Waiting in the corner of a hospital room



Hospital Chair



I’m sitting in the corner of a hospital room, writing on my phone. I’ve slept for 2 hours out of the last 48 and there is a way to go yet. I can hear the muffled sound of nuggets‘ heartbeat coming from the machine my wife is tied to and birds singing outside to greet the sun as it rises again.

In these moments I have felt more vulnerable, more helpless and more lonely than I have ever known before. I’m bombarded by extremes of emotion I have no idea how anyone could prepare for, as we trundle forwards on this unstoppable, unrelenting journey which there is no going back on now.

Apart from being exhausted and drained, everyone is doing fine so far. Sure, it hasn’t been quite how we imagined it, but the events of the last few hours and days haven’t even come close to dangerous. For that, I am incredibly grateful.

I’ll say it now, because after a good kip I might be too proud to admit it. I am on the edge. Close to bursting into tears. Close to cracking my outward face of calm. My imagination is running wild as I look my wife in the eyes and tell her it’s ok. I tell her that I have got her, forever. Inside I’m desperately hoping that I really can hold her forever.

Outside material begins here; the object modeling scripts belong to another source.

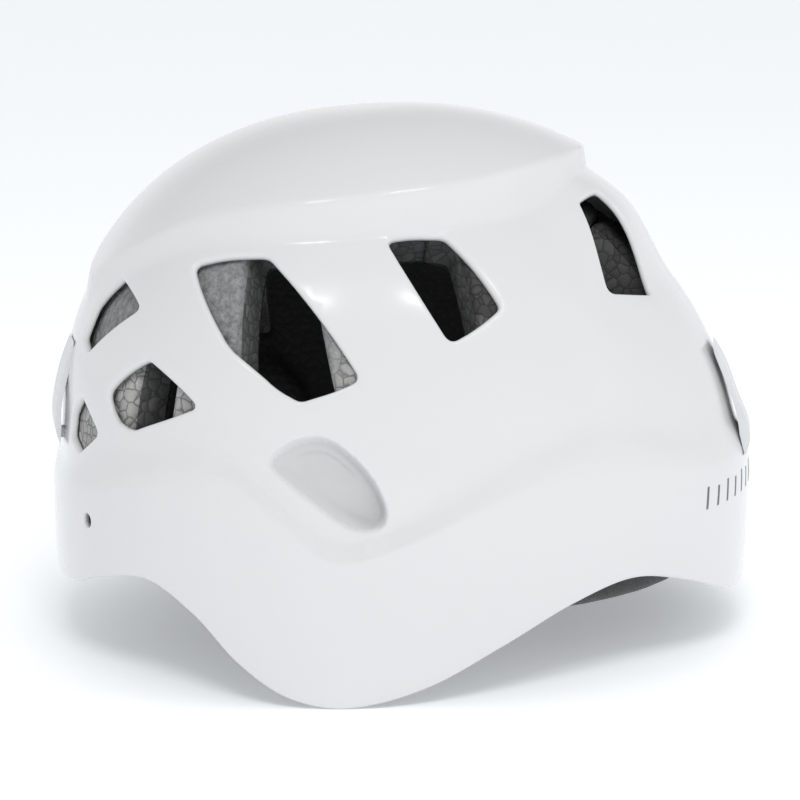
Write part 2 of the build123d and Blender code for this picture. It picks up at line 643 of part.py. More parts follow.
def main():
    shell_outer = offset_face(0)
    shell_inner = offset_face(SHELL_WALL)
    foam_outer = offset_face(SHELL_WALL + LINER_GAP)
    foam_inner = offset_face(LINER_INSET)
    pad_outer = offset_face(LINER_INSET + PART_GAP)
    pad_inner = offset_face(LINER_INSET + 5.5)
    save("outer_shell", make_outer_shell(shell_outer, shell_inner))
    save_pair("side_liner", make_side_liner(-1, foam_outer, foam_inner))
    save("crown_liner", make_crown_liner(foam_outer, foam_inner))
    save("crown_pad", make_crown_pad(pad_outer, pad_inner))
    save("headband_front", make_headband_front())
    save("forehead_pad", make_forehead_pad())
    save_pair("temple_pivot", make_temple_pivot())
    save_pair("headband_arm", make_headband_arm())
    save("size_rack_right", make_rack(True))
    save("size_rack_left", make_rack(False))
    save("dial_pinion", make_dial_pinion())
    save("dial_knob", make_dial_knob())
    save("nape_cradle", make_nape_cradle())
    save("housing_cover", make_housing_cover())
    save("housing_screws", make_housing_screws())
    save("nape_pad", make_nape_pad())
    save("front_strap_right", make_front_strap_right())
    save("front_strap_left", make_front_strap_left())
    save("chin_strap_tail", make_chin_strap_tail())
    save_pair("rear_strap", make_rear_strap_right())
    save_pair("front_anchor", make_front_anchor())
    save_pair("rear_anchor", make_rear_anchor())
    save_pair("side_adjuster", make_side_adjuster())
    save("buckle_socket", make_buckle_socket())
    save("buckle_tongue", make_buckle_tongue())
    save("strap_keeper", make_strap_keeper())
    for name, (azimuth, z_range, side) in CLIPS.items():
        save(name, make_headlamp_clip(azimuth, z_range, side))


if __name__ == "__main__":
    main()
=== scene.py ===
import math

import bmesh
import bpy
import numpy as np
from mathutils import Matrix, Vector
from mathutils.geometry import delaunay_2d_cdt


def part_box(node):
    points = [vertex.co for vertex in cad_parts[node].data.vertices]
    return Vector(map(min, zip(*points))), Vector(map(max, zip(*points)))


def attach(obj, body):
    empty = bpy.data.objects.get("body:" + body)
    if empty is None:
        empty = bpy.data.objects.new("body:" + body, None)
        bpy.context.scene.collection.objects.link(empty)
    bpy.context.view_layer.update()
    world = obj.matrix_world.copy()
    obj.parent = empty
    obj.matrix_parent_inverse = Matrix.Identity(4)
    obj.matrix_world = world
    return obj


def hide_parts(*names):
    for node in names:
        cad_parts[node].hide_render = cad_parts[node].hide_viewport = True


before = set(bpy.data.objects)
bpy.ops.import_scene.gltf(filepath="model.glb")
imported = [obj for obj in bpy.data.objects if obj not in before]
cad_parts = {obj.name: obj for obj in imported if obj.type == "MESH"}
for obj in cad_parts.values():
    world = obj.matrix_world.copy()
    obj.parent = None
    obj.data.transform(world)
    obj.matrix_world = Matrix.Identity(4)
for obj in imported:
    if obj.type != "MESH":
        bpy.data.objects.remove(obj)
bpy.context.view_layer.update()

MM = 0.001

# ---- the shell's shape in millimetres and degrees: the CAD shell's, with a higher crown, a fuller
# brow and crisper creases ----
# Azimuth runs from the rear centre towards the wearer's right (-X); elevation from the centre.
CENTRE = np.array([0.0, 2.2, 55.0])
HALF_WIDTH = 103.0
FRONT_LENGTH = 131.0
REAR_LENGTH = 124.5
CROWN_HEIGHT = 130.0
SKIRT_HEIGHT = 260.0
SECTION_POWER = 2.25
FRONT_POWER = 1.92
REAR_POWER = 2.5
SHELL_WALL = 2.2
BAND_BULGE = 3.1
CROWN_RISE = 8.0
CROWN_RISE_POWER = 1.2
CROWN_LIFT = 1.4
REAR_CROWN_LIFT = 2.0
BROW_FULLNESS = 7.6
NAPE_FULLNESS = 1.6
CROWN_EDGE = [(0, 36), (15, 42), (32, 50), (54, 55.5), (84, 60.5), (117, 62.5), (150, 62), (180, 60.5)]
CREASE = [(0, 2), (21, 6), (40, 12), (49, 12.4), (58, 6), (65, 0), (71, -1), (80, 2), (100, 10.4),
          (119, 15), (141, 9.5), (180, 6)]
RIM = [(-148.5, 17), (-131.5, 17), (-109.5, 23), (-89.5, 32.5), (-65.5, 38.5), (-41.5, 32.5),
       (-15.5, 19.5), (10.5, 6.5), (37.5, 0), (57.5, 3.5), (73.5, 15), (87.5, 31),
       (102.5, 41), (117.5, 36), (125.5, 28.5), (136.5, 26)]

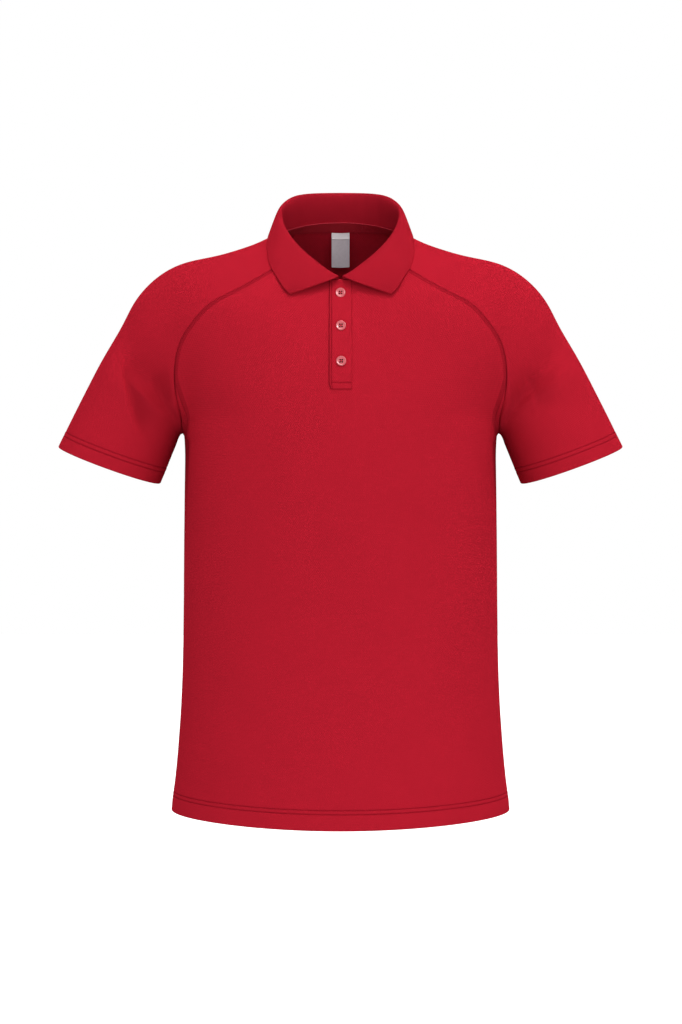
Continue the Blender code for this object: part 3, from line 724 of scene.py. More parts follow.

Whilst I’ve always believed that family, people and love are the most important things in the world, I’ve never known it like this before. My words cannot do this feeling justice, but if you already know what I mean then you really do.

All this is before I’ve even met the little one. He or she (I am so excited to find out) is still camping out inside. I can only imagine what they will be like. Even then, I know that the pictures and sounds my imagination conjures up will fall so far short of reality.

Life is amazing, with all of its up and downs. I have never been so convinced. I am so excited to live out the next few hours of mine.